Records:
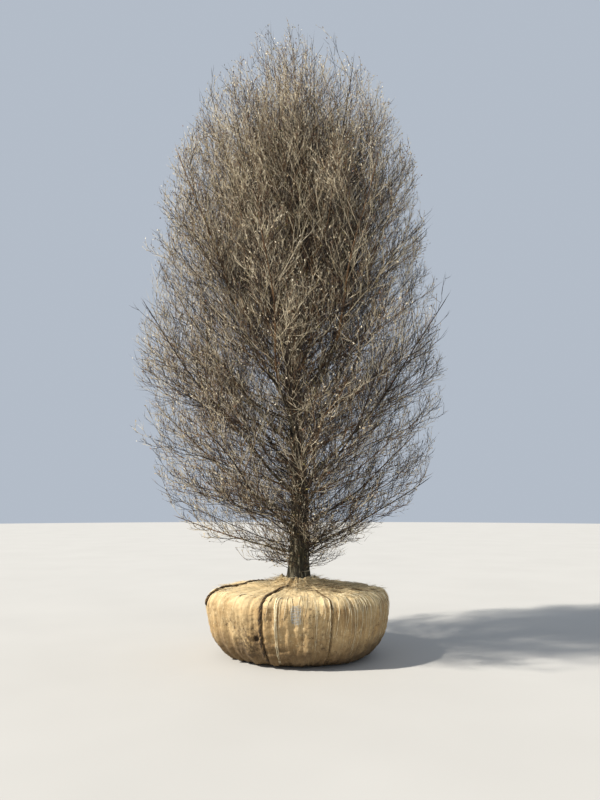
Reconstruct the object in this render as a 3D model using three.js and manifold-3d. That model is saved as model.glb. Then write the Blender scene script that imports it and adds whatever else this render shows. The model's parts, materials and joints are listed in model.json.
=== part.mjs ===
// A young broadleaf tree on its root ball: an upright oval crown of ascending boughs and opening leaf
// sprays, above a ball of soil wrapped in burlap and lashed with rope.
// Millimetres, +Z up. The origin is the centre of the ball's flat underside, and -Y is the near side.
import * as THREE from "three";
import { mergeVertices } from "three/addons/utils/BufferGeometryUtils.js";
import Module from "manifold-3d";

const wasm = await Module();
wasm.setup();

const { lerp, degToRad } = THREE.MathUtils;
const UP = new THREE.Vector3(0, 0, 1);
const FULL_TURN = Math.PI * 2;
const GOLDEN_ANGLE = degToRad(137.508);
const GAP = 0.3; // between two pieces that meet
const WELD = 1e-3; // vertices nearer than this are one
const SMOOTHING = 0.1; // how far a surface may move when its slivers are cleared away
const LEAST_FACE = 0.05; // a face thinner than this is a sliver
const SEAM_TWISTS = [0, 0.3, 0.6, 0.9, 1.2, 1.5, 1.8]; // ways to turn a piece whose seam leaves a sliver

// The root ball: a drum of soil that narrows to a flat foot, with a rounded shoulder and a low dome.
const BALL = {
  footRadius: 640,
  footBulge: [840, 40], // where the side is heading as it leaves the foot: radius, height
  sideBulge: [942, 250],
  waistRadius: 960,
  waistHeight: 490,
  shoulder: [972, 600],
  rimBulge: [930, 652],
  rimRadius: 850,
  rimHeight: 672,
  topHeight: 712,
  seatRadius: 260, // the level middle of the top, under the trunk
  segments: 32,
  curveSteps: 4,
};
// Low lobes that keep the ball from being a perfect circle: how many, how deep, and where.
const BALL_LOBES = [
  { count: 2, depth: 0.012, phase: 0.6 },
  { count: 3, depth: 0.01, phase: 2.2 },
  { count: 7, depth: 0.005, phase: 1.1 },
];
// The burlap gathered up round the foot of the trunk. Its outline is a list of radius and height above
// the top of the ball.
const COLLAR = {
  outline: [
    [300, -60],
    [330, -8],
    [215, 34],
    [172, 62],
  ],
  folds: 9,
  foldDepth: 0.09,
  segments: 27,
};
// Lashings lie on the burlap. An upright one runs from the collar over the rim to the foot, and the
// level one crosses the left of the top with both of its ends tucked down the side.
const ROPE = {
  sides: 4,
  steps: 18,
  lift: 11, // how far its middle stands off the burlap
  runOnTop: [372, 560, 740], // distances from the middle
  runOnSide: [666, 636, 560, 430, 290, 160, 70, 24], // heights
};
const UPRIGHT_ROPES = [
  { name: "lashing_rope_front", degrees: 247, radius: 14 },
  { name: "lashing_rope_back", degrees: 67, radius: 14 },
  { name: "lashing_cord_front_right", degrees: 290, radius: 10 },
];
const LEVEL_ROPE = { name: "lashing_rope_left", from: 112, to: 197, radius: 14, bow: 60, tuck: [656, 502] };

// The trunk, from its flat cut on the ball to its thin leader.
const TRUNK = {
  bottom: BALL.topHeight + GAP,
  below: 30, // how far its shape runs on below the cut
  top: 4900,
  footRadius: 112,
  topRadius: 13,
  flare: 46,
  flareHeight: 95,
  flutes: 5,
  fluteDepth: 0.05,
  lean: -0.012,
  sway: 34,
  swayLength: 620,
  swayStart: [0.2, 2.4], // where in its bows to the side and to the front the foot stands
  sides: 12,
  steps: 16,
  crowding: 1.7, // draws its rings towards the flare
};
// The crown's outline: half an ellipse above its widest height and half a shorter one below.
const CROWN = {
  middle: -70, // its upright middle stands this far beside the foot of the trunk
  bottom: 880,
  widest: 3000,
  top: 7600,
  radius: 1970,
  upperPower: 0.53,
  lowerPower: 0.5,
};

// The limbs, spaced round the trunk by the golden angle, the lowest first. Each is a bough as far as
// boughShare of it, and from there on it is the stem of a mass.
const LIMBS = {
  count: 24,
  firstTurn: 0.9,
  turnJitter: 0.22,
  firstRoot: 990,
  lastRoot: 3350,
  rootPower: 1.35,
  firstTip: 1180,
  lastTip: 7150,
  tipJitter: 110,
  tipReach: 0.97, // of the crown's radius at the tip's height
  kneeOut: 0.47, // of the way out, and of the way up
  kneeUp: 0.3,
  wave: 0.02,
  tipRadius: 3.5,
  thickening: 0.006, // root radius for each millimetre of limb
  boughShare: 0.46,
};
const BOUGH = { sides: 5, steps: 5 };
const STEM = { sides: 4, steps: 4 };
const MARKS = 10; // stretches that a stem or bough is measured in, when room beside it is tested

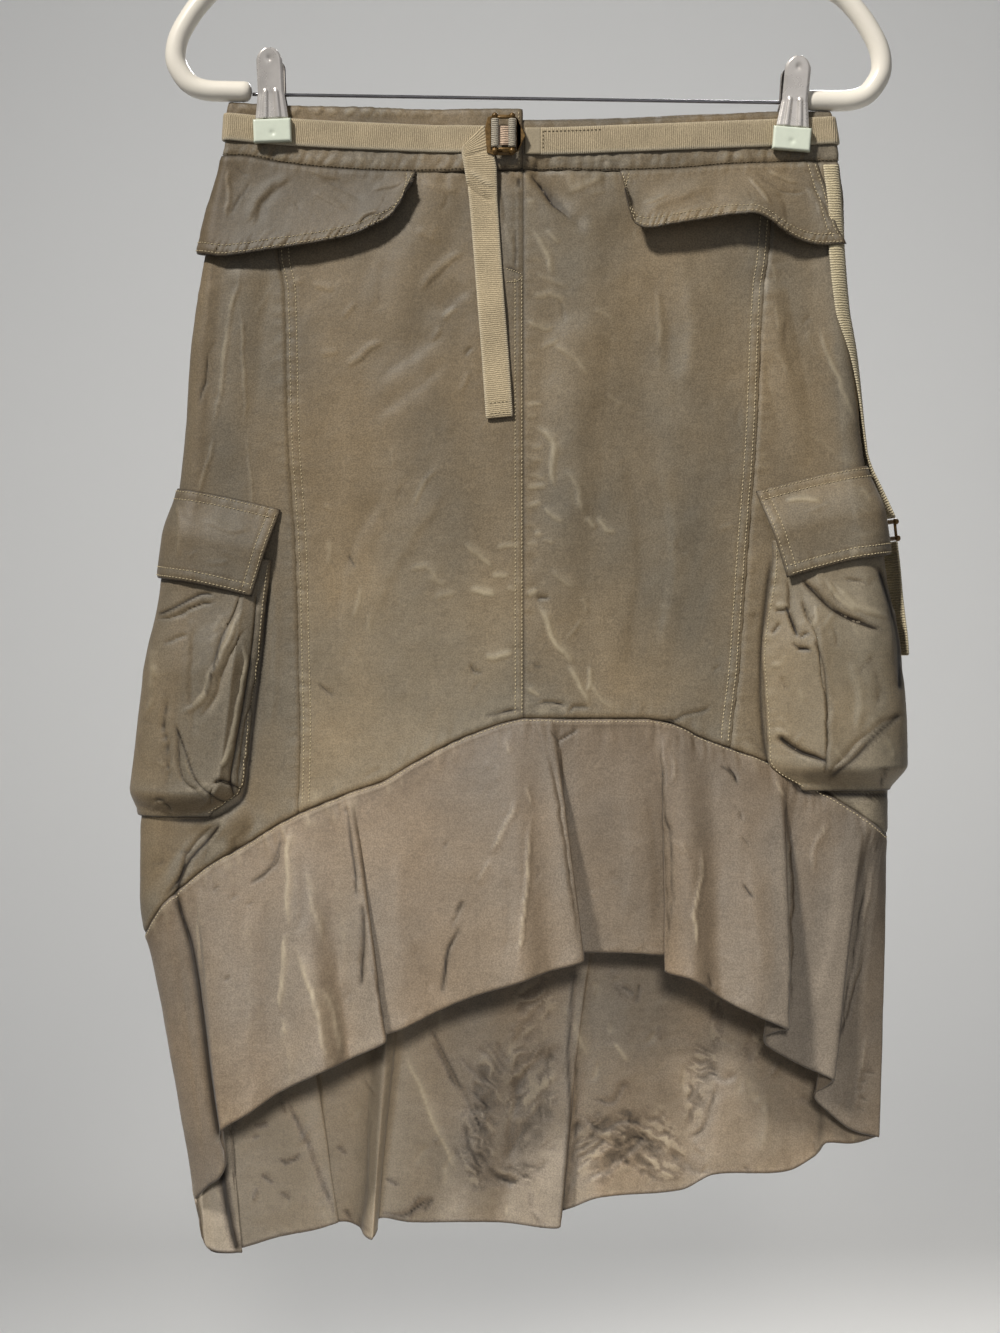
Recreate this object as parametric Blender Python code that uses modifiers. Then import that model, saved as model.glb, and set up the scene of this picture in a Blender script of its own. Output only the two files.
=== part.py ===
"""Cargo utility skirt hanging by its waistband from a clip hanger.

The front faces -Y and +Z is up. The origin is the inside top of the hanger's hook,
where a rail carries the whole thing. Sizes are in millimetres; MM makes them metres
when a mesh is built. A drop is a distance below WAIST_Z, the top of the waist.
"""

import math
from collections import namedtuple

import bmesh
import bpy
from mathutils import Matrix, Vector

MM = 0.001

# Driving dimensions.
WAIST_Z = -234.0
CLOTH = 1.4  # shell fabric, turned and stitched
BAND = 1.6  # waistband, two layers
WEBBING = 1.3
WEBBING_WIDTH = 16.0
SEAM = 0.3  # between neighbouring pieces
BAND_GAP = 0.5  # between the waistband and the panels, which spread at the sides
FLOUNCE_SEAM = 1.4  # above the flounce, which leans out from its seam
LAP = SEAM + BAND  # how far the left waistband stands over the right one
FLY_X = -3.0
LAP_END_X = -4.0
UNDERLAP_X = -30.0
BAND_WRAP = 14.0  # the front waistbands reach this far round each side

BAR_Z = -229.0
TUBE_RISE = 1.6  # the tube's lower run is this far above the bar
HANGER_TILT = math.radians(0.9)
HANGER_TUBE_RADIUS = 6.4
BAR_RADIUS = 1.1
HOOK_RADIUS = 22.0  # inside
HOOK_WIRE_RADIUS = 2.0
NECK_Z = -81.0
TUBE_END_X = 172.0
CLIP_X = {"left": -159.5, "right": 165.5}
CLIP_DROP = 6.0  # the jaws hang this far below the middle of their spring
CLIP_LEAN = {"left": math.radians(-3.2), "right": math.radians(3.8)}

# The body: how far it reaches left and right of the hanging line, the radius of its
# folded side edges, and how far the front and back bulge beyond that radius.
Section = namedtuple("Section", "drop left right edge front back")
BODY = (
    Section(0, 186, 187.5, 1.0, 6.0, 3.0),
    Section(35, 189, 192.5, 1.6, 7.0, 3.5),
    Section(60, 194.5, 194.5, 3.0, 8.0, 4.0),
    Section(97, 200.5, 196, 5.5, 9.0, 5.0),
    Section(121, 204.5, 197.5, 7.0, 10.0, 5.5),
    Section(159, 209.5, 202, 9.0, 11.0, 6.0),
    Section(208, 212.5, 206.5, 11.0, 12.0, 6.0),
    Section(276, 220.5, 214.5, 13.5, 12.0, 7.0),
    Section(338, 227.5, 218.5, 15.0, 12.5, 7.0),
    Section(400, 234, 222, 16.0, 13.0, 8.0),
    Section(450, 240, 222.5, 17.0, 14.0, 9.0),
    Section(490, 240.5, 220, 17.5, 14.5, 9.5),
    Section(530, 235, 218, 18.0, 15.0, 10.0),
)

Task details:
Give back the listing exactly, please, from its first line to the line containing "wasm.setup();", inclusive, and nothing past that line.

Worked answer:
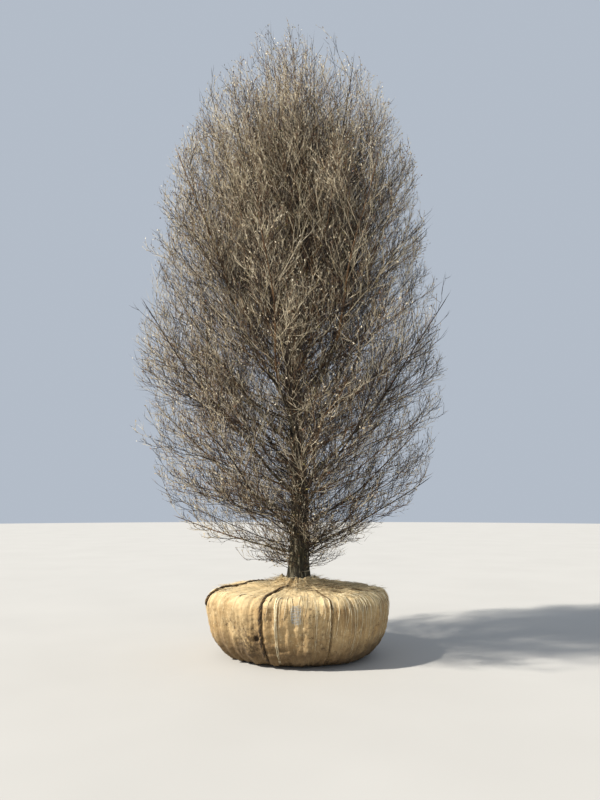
Reconstruct the object in this render as a 3D model using three.js and manifold-3d. That model is saved as model.glb. Then write the Blender scene script that imports it and adds whatever else this render shows. The model's parts, materials and joints are listed in model.json.
=== part.mjs ===
// A young broadleaf tree on its root ball: an upright oval crown of ascending boughs and opening leaf
// sprays, above a ball of soil wrapped in burlap and lashed with rope.
// Millimetres, +Z up. The origin is the centre of the ball's flat underside, and -Y is the near side.
import * as THREE from "three";
import { mergeVertices } from "three/addons/utils/BufferGeometryUtils.js";
import Module from "manifold-3d";

const wasm = await Module();
wasm.setup();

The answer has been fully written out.